More Tweed valley agriculture punctuated by the Coldstream Common ridings and Flodden Day. As part of Coldstream Civic Week Coldstream Rider’s Association arrange four ride-outs the largest of which is to Flodden field with more than 300 riders taking part.
Common Ridings can be traced back to the 13th and 14th centuries when the border lands were in constant upheaval during the long wars with England and because of the tribal custom of plunder and cattle thieving, known as reiving that was commonplace amongst the major Borders families. In such lawless times, townspeople would ride their boundaries, or ‘marches’, to protect their common lands and prevent encroachment by neighbouring landlords. Long after they ceased to be essential, the ridings continued in commemoration of local legend, history and tradition.

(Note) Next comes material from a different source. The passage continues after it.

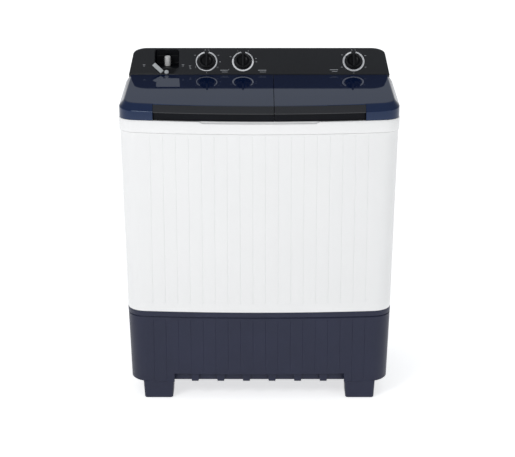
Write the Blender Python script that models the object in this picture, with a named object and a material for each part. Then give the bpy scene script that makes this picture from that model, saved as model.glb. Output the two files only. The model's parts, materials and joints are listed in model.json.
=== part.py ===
"""Twin tub washing machine: wash well on the left, spin well on the right, control console behind.

Metres, +Z up. The machine stands on z = 0, its front faces -Y, and the origin is the middle of its footprint.
"""

import math

import bmesh
import bpy
from mathutils import Matrix, Vector

# Overall sizes
WIDTH = 0.790
DEPTH = 0.460
FOOT_HEIGHT = 0.055
BASE_HEIGHT = 0.204
BASE_LIP = 0.013
CABINET_HEIGHT = 0.530
RIM_HEIGHT = 0.0345

# Walls and clearances
GAP = 0.0003
WALL = 0.0025
RUNNING = 0.0005
DECK_THICKNESS = 0.003
RIM_WALL = 0.010

# Shape of the body in plan and in height
RIM_STEP = 0.0047
CABINET_DRAFT = 0.022
BASE_STEP = 0.0006
BASE_DRAFT = 0.031
CORNER_RADIUS = 0.055
REAR_RADIUS = 0.022
REAR_INSET = 0.004
REAR_NARROWING = 0.008
TOP_BOW = 0.028
BOTTOM_BOW = 0.010

# Grooves on the front
GROOVE_COUNT = 18
GROOVE_MARGIN = 0.0898
GROOVE_WIDTH = 0.0036
GROOVE_DEPTH = 0.0009
GROOVE_RUNOUT = 0.004
GROOVE_TOP_MARGIN = 0.006
GROOVE_BOTTOM_MARGIN = 0.027
BASE_GROOVE_MARGIN = 0.010

# Base
FLOOR_THICKNESS = 0.004
NOTCH_HEIGHT = 0.025
NOTCH_DEPTH = 0.018
NOTCH_RIBS = 6
NOTCH_RIB_WIDTH = 0.026
NOTCH_RIB_DEPTH = 0.010
UNDER_WALL = 0.004
FOOT_WIDTH = 0.088
FOOT_DEPTH = 0.070
FOOT_TAPER = 0.003
FOOT_OUTSET = 0.101
FOOT_FRONT = 0.034
FOOT_REAR = 0.040
PAD_WIDTH = 0.062
PAD_DEPTH = 0.046
PAD_HEIGHT = 0.008
PAD_STANDOFF = 0.002

# Lids
SPIN_SIDE = 0.354
CONSOLE_DEPTH = 0.162
LID_GAP = 0.0016
LID_INSET = 0.001
LID_LIP = 0.0242
LID_BEVEL = 0.015
LID_BEVEL_RISE = 0.0178
LID_SLOPE = math.radians(6.25)
FASCIA_CLEARANCE = 0.002
GRIP_MARGIN = 0.098
GRIP_UNDERCUT = 0.006
GRIP_EDGE = 0.0018
SCOOP_HALF = 0.158
SCOOP_RISE = 0.005
SCOOP_SLOPE = 0.010
HINGE_BACK = 0.018
HINGE_DROP = 0.0125
HINGE_ROD_RADIUS = 0.0025
KNUCKLE_RADIUS = 0.0070
KNUCKLE_WIDTH = 0.006
TAIL_RADIUS = 0.0225
SKIRT_BACK = 0.020
CHEEK_INSET = 0.0065
CHEEK_WIDTH = 0.0095

# Console
FASCIA_LENGTH = 0.084
FASCIA_LEAN = math.radians(36.0)
FASCIA_THICKNESS = 0.003
CONSOLE_SIDE_INSET = 0.0130
CONSOLE_SIDE_LEAN = 0.21
CONSOLE_CORNER_X = 0.043
CONSOLE_CORNER_Z = 0.017
CONSOLE_REAR_HEIGHT = 0.068
CONSOLE_RIDGE = 0.009
PLINTH_SETBACK = 0.0065
DIAL_MARGIN = 0.0092
DIAL_LINE = 0.0046
DIAL_RAISE = 0.0016
KNOB_RADIUS = 0.0225
KNOB_HEIGHT = 0.0090
KNOB_GRIP = 0.0090
KNOB_GRIP_RISE = 0.0062
SHAFT_RADIUS = 0.003
TIMER_RADIUS = 0.027
TIMER_DEPTH = 0.038
RECESS_WIDTH = 0.072
RECESS_SHELF = 0.024
RECESS_BAR = 0.004
RECESS_DEPTH = 0.096
RECESS_FOOT = 0.021
RECESS_WALL = 0.002
NOZZLE_RADIUS = 0.0089
NOZZLE_BORE = 0.0062
NOZZLE_RISE = 0.022
NOZZLE_SETBACK = 0.0025
LEVER_PIVOT_HEIGHT = 0.0068
LEVER_LENGTH = 0.038
LEVER_WIDTH = 0.012
LEVER_THICKNESS = 0.0034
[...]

The Flodden rideout is perhaps the most significant as the Battlefield of Flodden is where the armies of James IV of Scotland and the Earl of Surrey, met on 9th September 1513. The battle occurred on the slopes of Branxton Hill, starting late in the afternoon and lasting for 3 hours. By nightfall James, most of his nobles and perhaps 10,000 of his countrymen lay dead. Today the battlefield is marked by a granite cross, erected in 1910, and a battlefield trail created and maintained by the Remembering Flodden Project.